At this point I hope you realize how careful you need to be when you are not doing experiments yourself and simply reading some information written on a GC.
If a GC article explains how it does something (like an architectural doc, or a blog entry that explains how the GC handles a specific scenario), it’s totally fine to read the description. But without some knowledge on how effective/innovative/sophisticated this allows a GC to be, it’s impossible to say whether you should believe the author’s claim in how good the GC is, especially when you want to do a comparison. I’ve seen GC articles that made the most mundane stuff sound like it’s something that sets their GC apart from others GCs, when in reality it’s something that most other GCs of the same genre do or did at some point and already improved upon.
If a GC article makes a claim about the performance, this is where you really need to be careful when choosing whether you should believe the claim or not. A good article would tell you the workload, the machine config and the GC config that were used to measure the performance, and relevant performance data. If the workload is simply enough (eg, it doesn’t use layers of libraries) or you have enough understanding about the workload to know how much work GC is doing, you can get an idea about GC perf in that framework. And if you port this workload to a different framework and isolate it enough to compare just the GC performance, you can then make a statement about GC performance comparison.

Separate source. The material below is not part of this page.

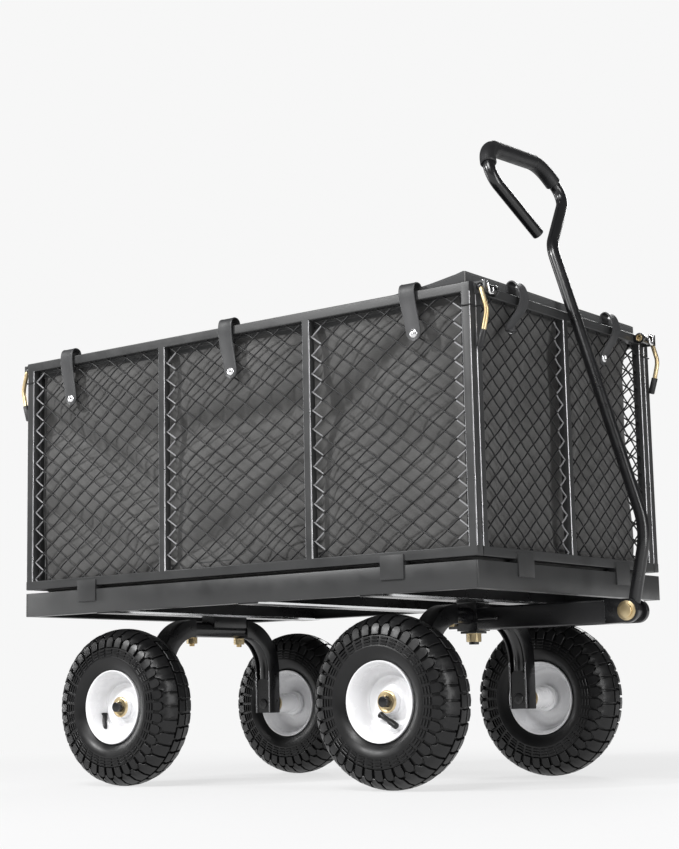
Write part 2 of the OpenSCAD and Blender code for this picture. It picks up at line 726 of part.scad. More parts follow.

On the other hand, an article that simply makes claims like “our GC’s latency is less than 20 milliseconds” without describing what was run to get that number is meaningless. It could simply be a false statement (as in, you could write a test that simply makes that GC have longer pauses); or it could be the case that the framework the GC lives in simply never (or in 99% of the case) needs to handle situations that would make it have pauses more than 20ms. Without knowing which case it is you cannot make any decision about this GC which in turn means you can’t compare it with another GC.
And even when you are reading numbers printed out by some GCs you need to be careful how you interpret those numbers. Some GCs would indicate which numbers are for STW (Stop The World). Obviously during STW, all your threads are stopped. But STW is not the only way your threads will get interrupted by a GC. Some GCs choose to aggressively do mutator assist (meaning the user threads will take on some GC work before it actually gets to allocate) so while a thread is doing the mutator assist work it’s the same as being stopped. I’ve seen some very long mutator assistant pauses in some GCs that are much longer than their STW pauses. Obviously in that case if you are counting on that thread to finish a request that request’s going to take a long time.

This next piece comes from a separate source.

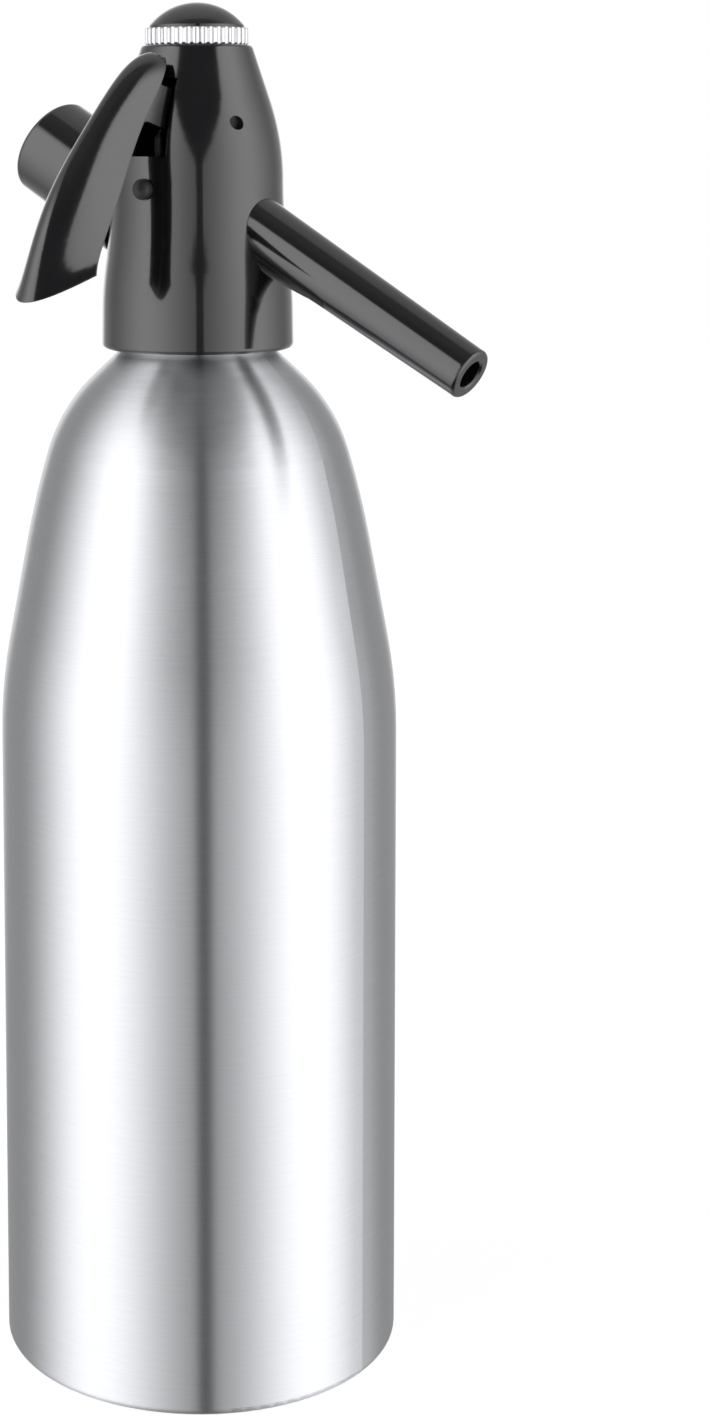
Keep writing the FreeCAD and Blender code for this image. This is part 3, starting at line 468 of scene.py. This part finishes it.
def flat_sheet(name, half, level):
    """A square grid of two points a side: x and y run from -half to half, z is the level."""
    u, v = np.meshgrid(np.linspace(-half, half, 2), np.linspace(-half, half, 2))
    points = np.stack([u, v, np.full_like(u, level)], axis=-1).reshape(-1, 3)
    mesh = bpy.data.meshes.new(name)
    mesh.from_pydata(points, [], [(0, 1, 3, 2)])
    return bpy.data.objects.new(name, mesh)


def white_floor():
    material = bpy.data.materials.new("white_floor")
    material.use_nodes = True
    finish = Finish(material.node_tree)
    finish.clear()
    matt = finish.node("ShaderNodeBsdfDiffuse", {},
                       {"Color": (floor_white, floor_white, floor_white, 1)})[0]
    lit = finish.node("ShaderNodeEmission", {}, {"Strength": floor_glow})[0]
    seen = finish.node("ShaderNodeLightPath", {}, {})["Is Camera Ray"]
    mixed = finish.node("ShaderNodeMixShader", {}, {0: seen * floor_glow_share, 1: matt, 2: lit})[0]
    finish.node("ShaderNodeOutputMaterial", {}, {"Surface": mixed})
    return material


floor = flat_sheet("floor", floor_half, 0.0)
bpy.context.scene.collection.objects.link(floor)
floor.data.materials.append(white_floor())
floor.visible_glossy = False


# Camera: level with the head, tipped down a little, and shifted to the photograph's frame.
# Its place was worked out from the bottle's outlines and the rings of the head.

camera_distance = 0.56649
camera_height = 0.28375
camera_pitch = math.radians(5.64)
camera_roll = -0.0036
focal_pixels = 2465.0
axis_pixel = (198.0, 373.35)
image_width, image_height = 710, 1418
sensor_width = 36.0
nearest_seen = 0.01

towards_camera = across(camera_azimuth)
facing = (-towards_camera * math.cos(camera_pitch)) - Vector((0, 0, math.sin(camera_pitch)))
camera_data = bpy.data.cameras.new("camera")
camera_data.sensor_fit = "AUTO"
camera_data.sensor_width = sensor_width
camera_data.lens = sensor_width * focal_pixels / image_height
camera_data.shift_x = (image_width / 2 - axis_pixel[0]) / image_height
camera_data.shift_y = (axis_pixel[1] - image_height / 2) / image_height
camera_data.clip_start = nearest_seen
camera = bpy.data.objects.new("camera", camera_data)
camera.location = towards_camera * camera_distance + Vector((0, 0, camera_height))
camera.rotation_mode = "QUATERNION"
camera.rotation_quaternion = (facing.to_track_quat("-Z", "Y")
                              @ Matrix.Rotation(camera_roll, 3, "Z").to_quaternion())
bpy.context.scene.collection.objects.link(camera)
bpy.context.scene.camera = camera
bpy.context.scene.view_settings.view_transform = "Standard"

In order to accurately assess latency it’s best to measure it yourself. In our GC micro benchmarks we would measure around a request (which usually does one or more allocations and some assignments) for latency. Since it’s a GC benchmark, usually the latency is due to GC pauses but sometimes it may also be due to other factors like the thread isn’t getting scheduled.
Some of our first party customers implement a diagnostics pipeline that measures the latency of each request and for long requests they can attribute the latency to specific tasks that happened during that request – network IO, disk IO, GC or something else. Depending on what OS/framework you work with, you might have the option to implement this too.